Watching from the stands was Sarah Grace’s dad, Shawn Stafford. He played football at Davidson before a severe knee injury in his junior year ended his career. He went on to have a half-dozen surgeries.
It’s easy to see where Sarah Grace gets her gumption, and what she could take from this season.
“I’ve always tried to focus on the positives of my participation in the sport rather the negatives of the injury,” he said. “I’ve also compared many subsequent painful or difficult experiences to the pain from that knee injury. I’ve said to myself many times that whatever pain or difficulty I was facing now could not be worse than what I already went through with my knee.”
In the dugout, Sarah Grace felt the frustration of a competitor: “I am mad that I can’t play.” Still, for five hours, she did what she could for the Crushers.

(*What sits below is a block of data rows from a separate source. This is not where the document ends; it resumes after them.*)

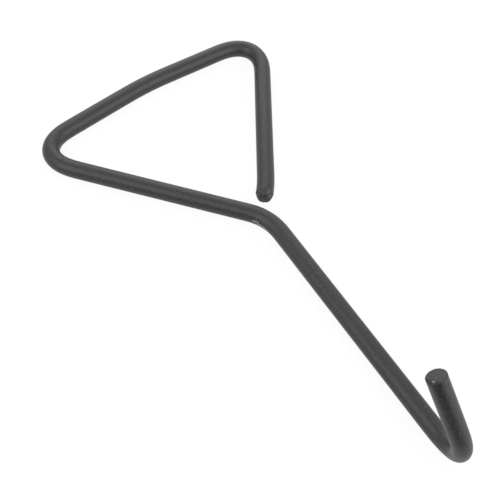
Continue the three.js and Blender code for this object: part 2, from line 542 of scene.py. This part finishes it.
def floor_material():
    """A light table: its white is nearly all its own, so that the bar's shadow on it is faint."""
    material, _, _, surface = new_material("white_sweep")
    surface.inputs["Base Color"].default_value = FLOOR_WHITE
    surface.inputs["Roughness"].default_value = FLOOR_ROUGHNESS
    surface.inputs["Specular IOR Level"].default_value = FLOOR_SPECULAR
    surface.inputs["Emission Color"].default_value = (1, 1, 1, 1)
    surface.inputs["Emission Strength"].default_value = FLOOR_GLOW
    return material


# ---- Studio ---------------------------------------------------------------------------------

LOOK_AT = Vector((-4.73, -8.24, 3.97)) * MM
CAMERA_DISTANCE = 381.4 * MM
CAMERA_AZIMUTH = math.radians(52.6)  # from looking along +Y, round towards looking along -X
CAMERA_ELEVATION = math.radians(55.07)
CAMERA_ROLL = math.radians(6.12)
LENS = 64.8  # these two in millimetres
SENSOR_WIDTH = 36
CLIP_START = 10 * MM

WORLD_GLOW = 1.0
SOFTBOX_DISTANCE = 1.2
SOFTBOXES = [  # name, azimuth, elevation, diameter, radiance
    ("softbox_by_shoulder_corner", -84, 39, 1.15, 1.85),
    ("softbox_behind_handle", 152, 33, 1.3, 1.15),
    ("softbox_beside_hook", 30, 31, 1.15, 2.45),
]
# A black card lies on the floor towards the camera, just outside its view, and turns up at its far
# edge. It is painted shade: it keeps the white floor out of the reflections on the near side of the hook.
CARD_AZIMUTH = math.radians(-42)
CARD_NEAR = 0.132
CARD_FAR = 0.45
CARD_HALF_WIDTH = 0.30
CARD_HEIGHT = 0.22
CARD_LIFT = 0.2 * MM
FLOOR_HALF = 4.0
FLOOR_DROP = 0.05 * MM  # keeps the floor's plane off the bar's underside


def add_camera():
    camera = bpy.data.objects.new("camera", bpy.data.cameras.new("camera"))
    camera.data.lens = LENS
    camera.data.sensor_width = SENSOR_WIDTH
    camera.data.clip_start = CLIP_START
    turn = (
        Matrix.Rotation(CAMERA_AZIMUTH, 4, "Z")
        @ Matrix.Rotation(math.pi / 2 - CAMERA_ELEVATION, 4, "X")
        @ Matrix.Rotation(CAMERA_ROLL, 4, "Z")
    )
    back = turn @ Vector((0, 0, CAMERA_DISTANCE))
    camera.matrix_world = Matrix.Translation(LOOK_AT + back) @ turn
    bpy.context.scene.collection.objects.link(camera)
    bpy.context.scene.camera = camera


def add_softbox(name, azimuth, elevation, diameter, radiance):
    """A round softbox that faces the object. Azimuth is counted from +X towards +Y, in degrees."""
    azimuth, elevation = math.radians(azimuth), math.radians(elevation)
    way = Vector(
        (
            math.cos(azimuth) * math.cos(elevation),
            math.sin(azimuth) * math.cos(elevation),
            math.sin(elevation),
        )
    )
    lamp = bpy.data.lights.new(name, "AREA")
    lamp.shape = "DISK"
    lamp.size = diameter
    face_area = math.pi * diameter**2 / 4
    lamp.energy = radiance * math.pi * face_area
    holder = bpy.data.objects.new(name, lamp)
    holder.location = way * SOFTBOX_DISTANCE
    holder.rotation_euler = (-way).to_track_quat("-Z", "Y").to_euler()
    bpy.context.scene.collection.objects.link(holder)


def add_shade_card():
    """A flag of painted shade for the bar's reflections only: camera, shadow and diffuse rays pass through
    it.
    """
    out = Vector((math.cos(CARD_AZIMUTH), math.sin(CARD_AZIMUTH), 0))
    side = CARD_HALF_WIDTH * Vector((-out.y, out.x, 0))
    near = CARD_NEAR * out + Vector((0, 0, CARD_LIFT))
    far = CARD_FAR * out + Vector((0, 0, CARD_LIFT))
    top = far + Vector((0, 0, CARD_HEIGHT))
    corners = [end + way * side for end in (near, far, top) for way in (-1, 1)]
    mesh = bpy.data.meshes.new("painted_shade_card")
    mesh.from_pydata(corners, [], [(0, 2, 3, 1), (2, 4, 5, 3)])
    mesh.materials.append(shade_card_material())
    card = bpy.data.objects.new("painted_shade_card", mesh)
    card.visible_camera = False
    card.visible_shadow = False
    card.visible_diffuse = False
    bpy.context.scene.collection.objects.link(card)


def add_studio():
    world = bpy.data.worlds.new("studio")
    world.use_nodes = True
    background = world.node_tree.nodes["Background"]
    background.inputs["Color"].default_value = (1, 1, 1, 1)
    background.inputs["Strength"].default_value = WORLD_GLOW
    bpy.context.scene.world = world
    bpy.context.scene.view_settings.view_transform = "Standard"
    for softbox in SOFTBOXES:
        add_softbox(*softbox)

    mesh = bpy.data.meshes.new("floor")
    corners = [(x * FLOOR_HALF, y * FLOOR_HALF, 0) for x, y in ((-1, -1), (1, -1), (1, 1), (-1, 1))]
    mesh.from_pydata(corners, [], [(0, 1, 2, 3)])
    mesh.materials.append(floor_material())
    floor = bpy.data.objects.new("floor", mesh)
    floor.location.z = -FLOOR_DROP
    bpy.context.scene.collection.objects.link(floor)


# ---- Assembly -------------------------------------------------------------------------------

add_camera()
add_studio()
add_shade_card()

route = Centreline()
skin = hook_skin(route)
skin.data.materials.append(coated_steel(route))
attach(skin, "root")
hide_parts(NODE)
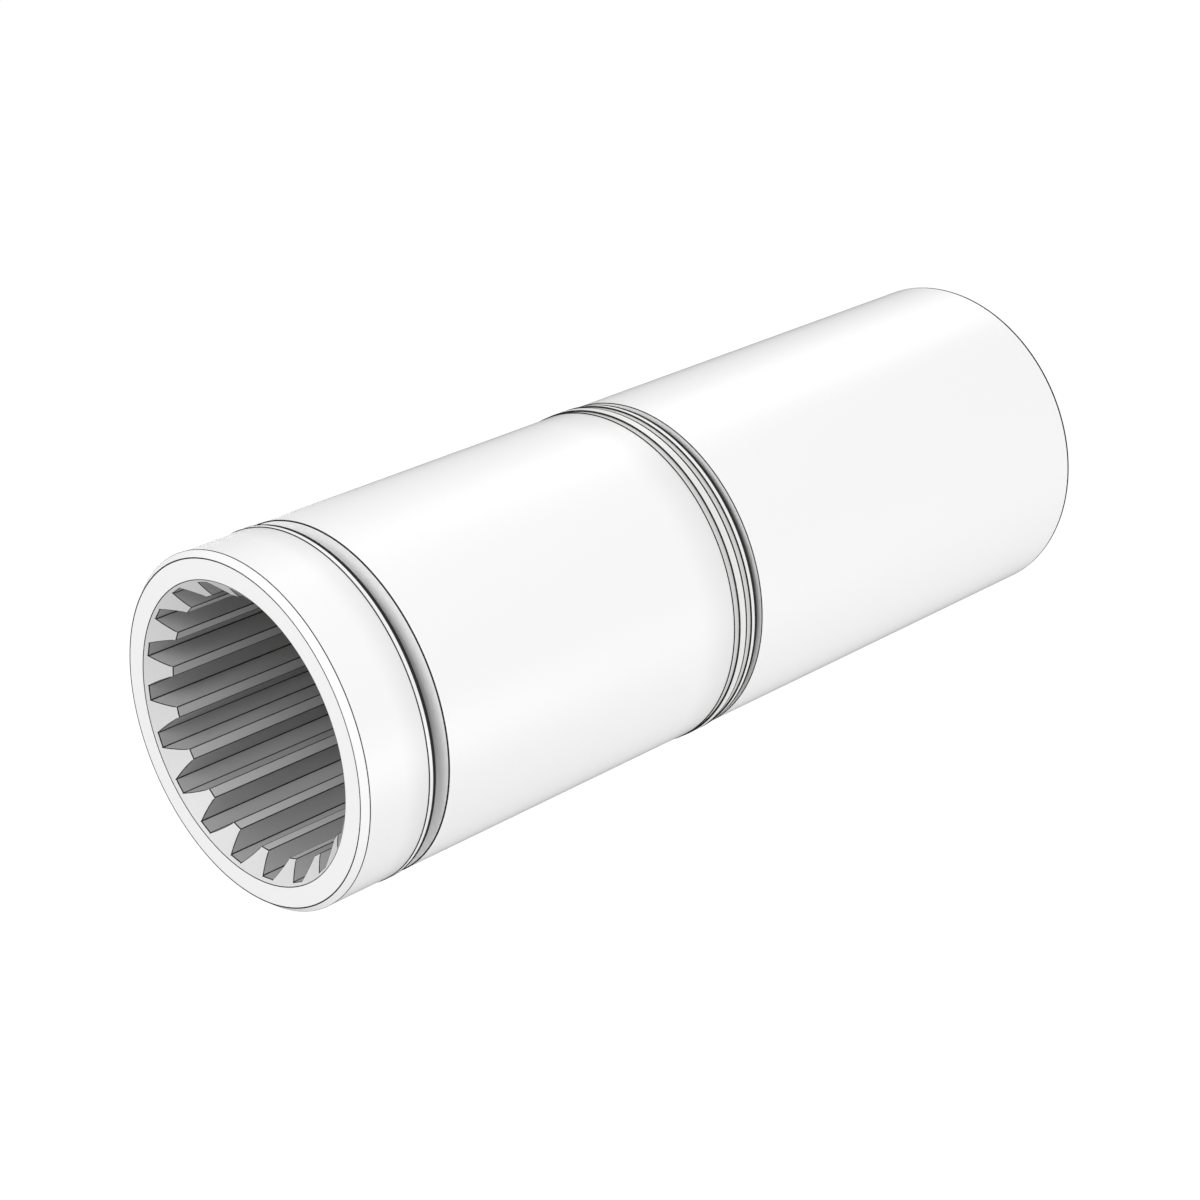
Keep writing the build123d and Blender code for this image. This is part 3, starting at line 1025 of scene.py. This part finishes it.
class SLEEVE_OT_shaft_pieces(bpy.types.Operator):
    """Adds the bush that shows in the rear bore, and gives the washer, the retaining ring and the
    hidden rings their materials
    """

    bl_idname = "sleeve.shaft_pieces"
    bl_label = "Shaft pieces"

    def execute(self, context):
        colours = context.scene.finish_colours
        bevel = context.scene.ring_sizes.bush_chamfer
        node = "shaft_bush"
        inner, outer, start, end = measures_of(node)
        corners = [
            corner(inner + bevel, start, OUTER),
            corner(outer - bevel, start, OUTER),
            corner(outer, start + bevel, OUTER),
            corner(outer, end - bevel, OUTER),
            corner(outer - bevel, end, OUTER),
            corner(inner + bevel, end, OUTER),
            corner(inner, end - bevel, OUTER),
            corner(inner, start + bevel, OUTER),
        ]
        bronze = turned_finish(
            "turned_bronze", colours.bronze, roughness=0.32, spacing=0.25, change=0.15, bump=0.2,
            metallic=1.0)
        add_piece(
            "shaft_bush_finish", turned_mesh(node, lined(corners)), [bronze],
            SLEEVE, [node])
        rubber = turned_finish("black_rubber", colours.rubber, roughness=0.6, change=0.2)
        steel = turned_finish("spring_steel", colours.groove, roughness=0.3, change=0.05, metallic=1.0)
        plastic = bpy.data.materials["seal_plastic"]
        backup = bpy.data.materials["backup_plastic"]
        for name, material in (
            ("seal_expander", rubber),
            ("joint_seal", rubber),
            ("shaft_seal_expander", rubber),
            ("joint_backup_ring", backup),
            ("shaft_backup_ring", backup),
            ("shaft_seal", plastic),
            ("support_washer", steel),
            ("retaining_ring", steel),
        ):
            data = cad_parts[name].data
            data.materials.clear()
            data.materials.append(material)
        return {"FINISHED"}


# The stage

# The square floor: half its width, its colour, and the share and strength of its white glow
FLOOR_REACH = 6.0
FLOOR_COLOUR = (0.9, 0.9, 0.9, 1.0)
GLOW_SHARE = 0.85
GLOW_STRENGTH = 1.1

# Square lamps that face the middle of the front end: name, place and width
LAMPS = (
    ("key", (0.17, -0.78, 0.77), 0.7),
    ("right", (0.45, 0.22, -0.12), 0.2),
    ("left", (-0.45, 0.22, -0.12), 0.2),
    ("back", (-0.35, 0.75, 0.60), 0.4),
)

# The camera's sensor in millimetres, and the nearest thing that it shows
SENSOR_WIDTH = 36.0
NEAREST = 10.0 * MM


def seen_by(tree, *rays):
    """A socket that is 1 for the named kinds of ray and 0 for all others."""
    path = add_node(tree, "ShaderNodeLightPath")
    seen = path.outputs[rays[0]]
    for ray in rays[1:]:
        seen = maths(tree, "MAXIMUM", seen, path.outputs[ray])
    return seen


def white_floor():
    """A matt floor that the camera and the reflections see as white, with the shadow kept."""
    material, shader = new_material("white_floor")
    tree = material.node_tree
    shader.inputs["Base Color"].default_value = FLOOR_COLOUR
    shader.inputs["Roughness"].default_value = 0.9
    shader.inputs["Specular IOR Level"].default_value = 0.0
    seen = seen_by(tree, "Is Camera Ray", "Is Glossy Ray", "Is Transmission Ray")
    share = maths(tree, "MULTIPLY", seen, GLOW_SHARE)
    glow = add_node(tree, "ShaderNodeEmission", {"Color": WHITE, "Strength": GLOW_STRENGTH})
    mixed = add_node(
        tree, "ShaderNodeMixShader", {0: share, 1: shader.outputs[0], 2: glow.outputs[0]})
    tree.links.new(mixed.outputs[0], tree.nodes["Material Output"].inputs["Surface"])
    return material


class SLEEVE_OT_stage(bpy.types.Operator):
    """Adds the floor, the light and the camera"""

    bl_idname = "sleeve.stage"
    bl_label = "Stage"

    def execute(self, context):
        stage = context.scene.stage_sizes
        self.add_floor(stage)
        self.add_light(stage)
        self.add_camera(context, stage)
        return {"FINISHED"}

    def add_floor(self, stage):
        mesh = bpy.data.meshes.new("floor")
        corners = [
            (across * FLOOR_REACH, along * FLOOR_REACH, -stage.floor_drop)
            for across, along in ((-1, -1), (1, -1), (1, 1), (-1, 1))
        ]
        mesh.from_pydata(corners, [], [(0, 1, 2, 3)])
        mesh.materials.append(white_floor())
        floor = new_object("floor", mesh)

    def add_light(self, stage):
        world = bpy.data.worlds.new("pale_studio")
        world.use_nodes = True
        bpy.context.scene.world = world
        tree = world.node_tree
        seen = seen_by(tree, "Is Camera Ray", "Is Glossy Ray")
        strength = add_node(
            tree, "ShaderNodeMapRange",
            {"Value": seen, "To Min": stage.sky_strength, "To Max": 1.0})
        background = tree.nodes["Background"]
        background.inputs["Color"].default_value = WHITE
        tree.links.new(strength.outputs["Result"], background.inputs["Strength"])
        for name, place, width in LAMPS:
            self.add_lamp(name, Vector(place), width, getattr(stage, f"{name}_power"))

    def add_lamp(self, name, place, width, power):
        lamp = bpy.data.lights.new(name, "AREA")
        lamp.size = width
        lamp.energy = power
        holder = new_object(name, lamp)
        holder.location = place
        holder.rotation_euler = (-place).to_track_quat("-Z", "Y").to_euler()

    def add_camera(self, context, stage):
        turn = stage.azimuth
        tilt = stage.elevation
        forward = Vector((-sin(turn) * cos(tilt), cos(turn) * cos(tilt), -sin(tilt)))
        right = Vector((cos(turn), sin(turn), 0.0))
        up = right.cross(forward)
        data = bpy.data.cameras.new("camera")
        data.sensor_width = SENSOR_WIDTH
        data.lens = stage.focal_length
        data.clip_start = NEAREST
        camera = new_object("camera", data)
        place = right * stage.shift_right + up * stage.shift_up - forward * stage.distance
        facing = Matrix((right, up, -forward)).transposed().to_4x4()
        camera.matrix_world = Matrix.Translation(place) @ facing
        context.scene.camera = camera
        context.scene.view_settings.view_transform = "Standard"


# Panel and registration

OPERATORS = (
    SLEEVE_OT_front_sleeve,
    SLEEVE_OT_rear_sleeve,
    SLEEVE_OT_lock_ring,
    SLEEVE_OT_seal_set,
    SLEEVE_OT_shaft_pieces,
    SLEEVE_OT_stage,
)

GROUPS = {
    "spline_sizes": SplineSizes,
    "sleeve_sizes": SleeveSizes,
    "ring_sizes": RingSizes,
    "finish_colours": FinishColours,
    "stage_sizes": StageSizes,
}


class SLEEVE_PT_panel(bpy.types.Panel):
    """Lists the pieces and their sizes"""

    bl_label = "Splined sleeve"
    bl_idname = "SLEEVE_PT_panel"
    bl_space_type = "VIEW_3D"
    bl_region_type = "UI"
    bl_category = "Splined sleeve"

    def draw(self, context):
        for operator in OPERATORS:
            self.layout.operator(operator.bl_idname)
        for name in GROUPS:
            box = self.layout.box()
            group = getattr(context.scene, name)
            for key in group.__annotations__:
                box.prop(group, key)


def register():
    for name, group in GROUPS.items():
        bpy.utils.register_class(group)
        setattr(bpy.types.Scene, name, PointerProperty(type=group))
    for operator in OPERATORS:
        bpy.utils.register_class(operator)
    bpy.utils.register_class(SLEEVE_PT_panel)


def unregister():
    bpy.utils.unregister_class(SLEEVE_PT_panel)
    for operator in reversed(OPERATORS):
        bpy.utils.unregister_class(operator)
    for name, group in reversed(GROUPS.items()):
        delattr(bpy.types.Scene, name)
        bpy.utils.unregister_class(group)


def main():
    register()
    bpy.ops.sleeve.front_sleeve()
    bpy.ops.sleeve.rear_sleeve()
    bpy.ops.sleeve.lock_ring()
    bpy.ops.sleeve.seal_set()
    bpy.ops.sleeve.shaft_pieces()
    bpy.ops.sleeve.stage()
    bpy.context.view_layer.update()


if __name__ == "__main__":
    main()
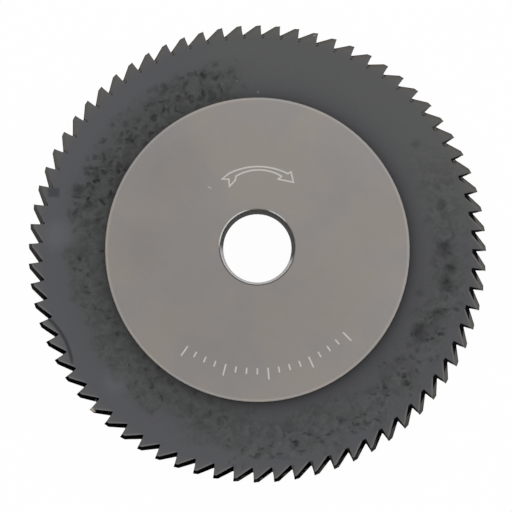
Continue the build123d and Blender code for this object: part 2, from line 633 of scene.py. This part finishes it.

“She celebrated individual achievements, picked her teammates up when they struggled, and even reminded me of rule change that we were not following — allowing us to adjust and be in compliance before the next pitch was thrown,” her coach said. “Talk about a student of the game.”
When it was over, Sarah Grace hobbled across the diamond, in the line of Crushers high-fiving their opponents. In this team demonstration of sportsmanship, she stood out as the leader.